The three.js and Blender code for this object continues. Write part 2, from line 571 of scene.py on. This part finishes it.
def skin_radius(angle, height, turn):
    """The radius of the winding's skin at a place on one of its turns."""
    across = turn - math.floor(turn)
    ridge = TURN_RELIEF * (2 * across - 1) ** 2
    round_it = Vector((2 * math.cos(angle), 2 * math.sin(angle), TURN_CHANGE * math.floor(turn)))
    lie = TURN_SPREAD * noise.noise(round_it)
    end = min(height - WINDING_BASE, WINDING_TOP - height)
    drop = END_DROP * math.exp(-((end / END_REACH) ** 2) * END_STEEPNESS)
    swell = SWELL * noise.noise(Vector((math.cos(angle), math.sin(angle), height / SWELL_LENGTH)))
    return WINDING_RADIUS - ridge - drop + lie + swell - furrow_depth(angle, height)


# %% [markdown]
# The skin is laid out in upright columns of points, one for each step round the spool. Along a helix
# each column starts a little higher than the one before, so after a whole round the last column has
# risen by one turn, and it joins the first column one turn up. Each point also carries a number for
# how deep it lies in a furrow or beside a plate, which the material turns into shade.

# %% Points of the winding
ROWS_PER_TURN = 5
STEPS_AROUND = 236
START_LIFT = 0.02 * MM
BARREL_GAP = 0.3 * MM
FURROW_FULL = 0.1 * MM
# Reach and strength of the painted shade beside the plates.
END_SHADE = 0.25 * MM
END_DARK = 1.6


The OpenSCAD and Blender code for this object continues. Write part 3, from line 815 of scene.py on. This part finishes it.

- TASK OBJECTIVE:
Retype the material above, line by line, exactly.

- EXERCISE OUTPUT:
The three.js and Blender code for this object continues. Write part 2, from line 571 of scene.py on. This part finishes it.
def skin_radius(angle, height, turn):
    """The radius of the winding's skin at a place on one of its turns."""
    across = turn - math.floor(turn)
    ridge = TURN_RELIEF * (2 * across - 1) ** 2
    round_it = Vector((2 * math.cos(angle), 2 * math.sin(angle), TURN_CHANGE * math.floor(turn)))
    lie = TURN_SPREAD * noise.noise(round_it)
    end = min(height - WINDING_BASE, WINDING_TOP - height)
    drop = END_DROP * math.exp(-((end / END_REACH) ** 2) * END_STEEPNESS)
    swell = SWELL * noise.noise(Vector((math.cos(angle), math.sin(angle), height / SWELL_LENGTH)))
    return WINDING_RADIUS - ridge - drop + lie + swell - furrow_depth(angle, height)


# %% [markdown]
# The skin is laid out in upright columns of points, one for each step round the spool. Along a helix
# each column starts a little higher than the one before, so after a whole round the last column has
# risen by one turn, and it joins the first column one turn up. Each point also carries a number for
# how deep it lies in a furrow or beside a plate, which the material turns into shade.

# %% Points of the winding
ROWS_PER_TURN = 5
STEPS_AROUND = 236
START_LIFT = 0.02 * MM
BARREL_GAP = 0.3 * MM
FURROW_FULL = 0.1 * MM
# Reach and strength of the painted shade beside the plates.
END_SHADE = 0.25 * MM
END_DARK = 1.6


The OpenSCAD and Blender code for this object continues. Write part 3, from line 815 of scene.py on. This part finishes it.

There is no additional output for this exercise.